-- BEGIN Source data --
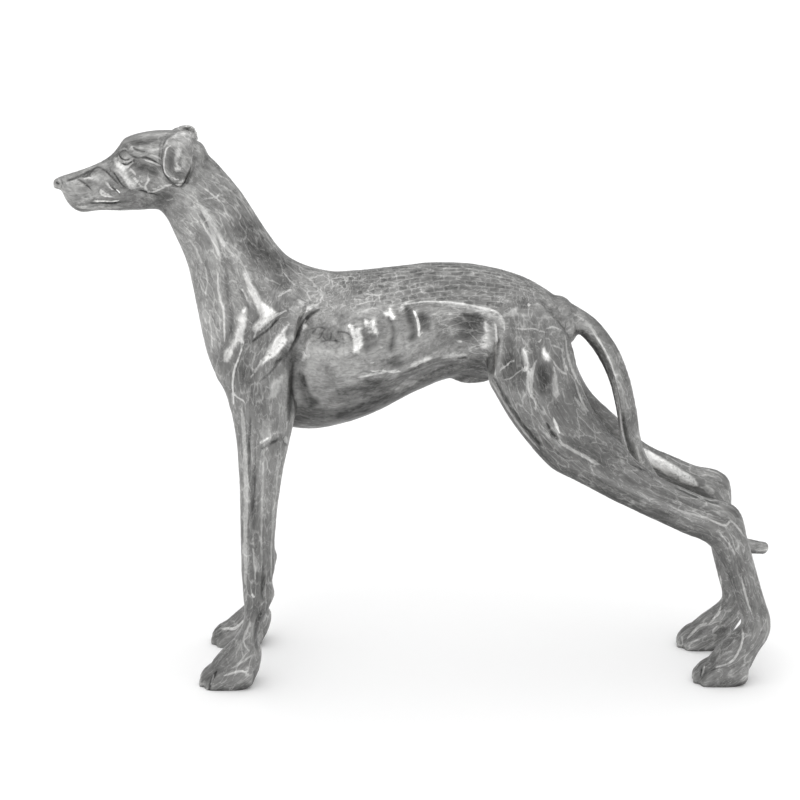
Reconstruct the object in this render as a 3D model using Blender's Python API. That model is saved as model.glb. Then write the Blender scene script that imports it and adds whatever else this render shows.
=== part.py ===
"""A standing sighthound, cast in one piece of aluminium, on its own four feet.

The figure looks along -X and stands on the plane z = 0, with the middle of its box over the origin.
Every limb is a strand: a closed skin carried through a few cross sections, each given by the two
points where it meets the outline of the dog seen from the side, its place and half width across
the body, and how its widest level leans. The strands grow into one skin, the hollows where they
meet are filled as a modeller fills them with clay, and muscles, ribs and folds are raised or
sunk along strokes. The feet are cut flat so that the figure stands.
"""
import bmesh
import bpy
import numpy as np

# Driving sizes, in metres
FIGURE_LENGTH = 0.897      # nose to the tip of the tail
FORE_STANCE = 0.138        # between the middles of the two fore paws
HIND_STANCE = 0.116        # between the middles of the two hind paws
SHOULDER_SPREAD = 0.084    # between the middles of the two shoulder blades
HIP_SPREAD = 0.078         # between the middles of the two thighs at the hip
RELIEF = 1.0               # how strongly the muscles are carved, 1 as on the real figure

# Pose and proportions are shares of the length: a unit is a millimetre at the length above
LENGTH_IN_UNITS = 897.0
UNIT = FIGURE_LENGTH / LENGTH_IN_UNITS
SKIN_CELL = 3.0            # size of the cells that the strands are grown together with, in units
SOLE_SLIVER = 0.35         # edges shorter than this at the cut soles are closed up, in units
TRIANGLES = 9300

NODE_NAME = "dog_figure"
COLOUR = (0.42, 0.42, 0.41, 1.0)
METALLIC = 1.0
ROUGHNESS = 0.42

# Trunk and neck: nape or back (x, z), throat or belly (x, z), middle, half width, lean to the back
TRUNK = (
    (-244, 677, -297, 604, 0, 25, 0.00),
    (-224, 660, -286, 590, 0, 29, 0.00),
    (-195, 624, -275, 565, 0, 31, 0.00),
    (-167, 579, -264, 536, 0, 35, 0.05),
    (-143, 546, -256, 497, 0, 44, 0.05),
    (-118, 531, -249, 457, 0, 51, 0.00),
    (-95, 525, -240, 414, 0, 54, -0.05),
    (-78, 523, -220, 374, 0, 57, -0.05),
    (-62, 524, -178, 335, 0, 61, 0.05),
    (-42, 525, -124, 321, 0, 66, 0.10),
    (-18, 528, -80, 326, 0, 67, 0.12),
    (10, 531, -34, 342, 0, 64, 0.12),
    (40, 534, 16, 368, 0, 57, 0.12),
    (72, 534, 62, 387, 0, 51, 0.15),
    (104, 530, 104, 389, 0, 50, 0.20),
    (138, 521, 146, 386, 0, 52, 0.20),
    (168, 508, 186, 396, 0, 47, 0.15),
    (192, 492, 212, 432, 0, 31, 0.00),
)

# Head: bridge or crown (x, z), lip or jaw (x, z), middle, half width, lean to the crown
HEAD = (
    (-423, 640, -421, 628, 0, 6.5, 0.00),
    (-415, 644, -412, 615, 0, 10, -0.05),
    (-394, 651, -394, 600, 0, 14, -0.10),
    (-368, 661, -367, 602, 0, 17, -0.12),
    (-350, 673, -342, 601, 0, 20.5, -0.10),
    (-335, 691, -322, 602, 0, 26, 0.05),
    (-315, 698, -302, 603, 0, 31, 0.10),
    (-290, 701, -284, 601, 0, 34, 0.12),
    (-266, 699, -266, 602, 0, 34, 0.10),
    (-248, 688, -248, 612, 0, 26, 0.00),
)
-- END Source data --
§ **Request**: Everything from the first line through the line containing "own four feet." should be quoted exactly, and nothing beyond it.

§ **Solution below**:
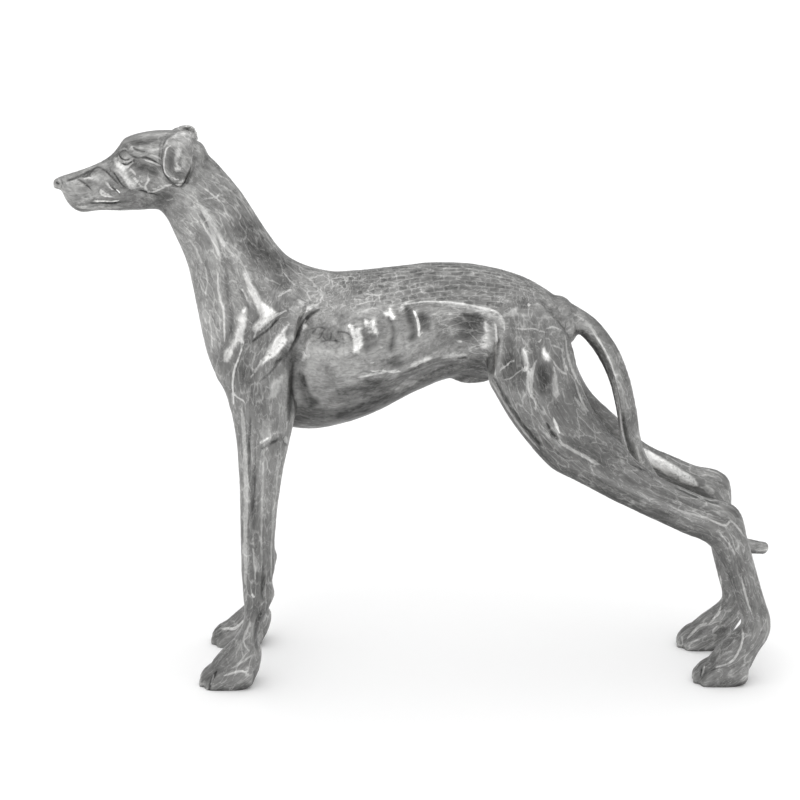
Reconstruct the object in this render as a 3D model using Blender's Python API. That model is saved as model.glb. Then write the Blender scene script that imports it and adds whatever else this render shows.
=== part.py ===
"""A standing sighthound, cast in one piece of aluminium, on its own four feet.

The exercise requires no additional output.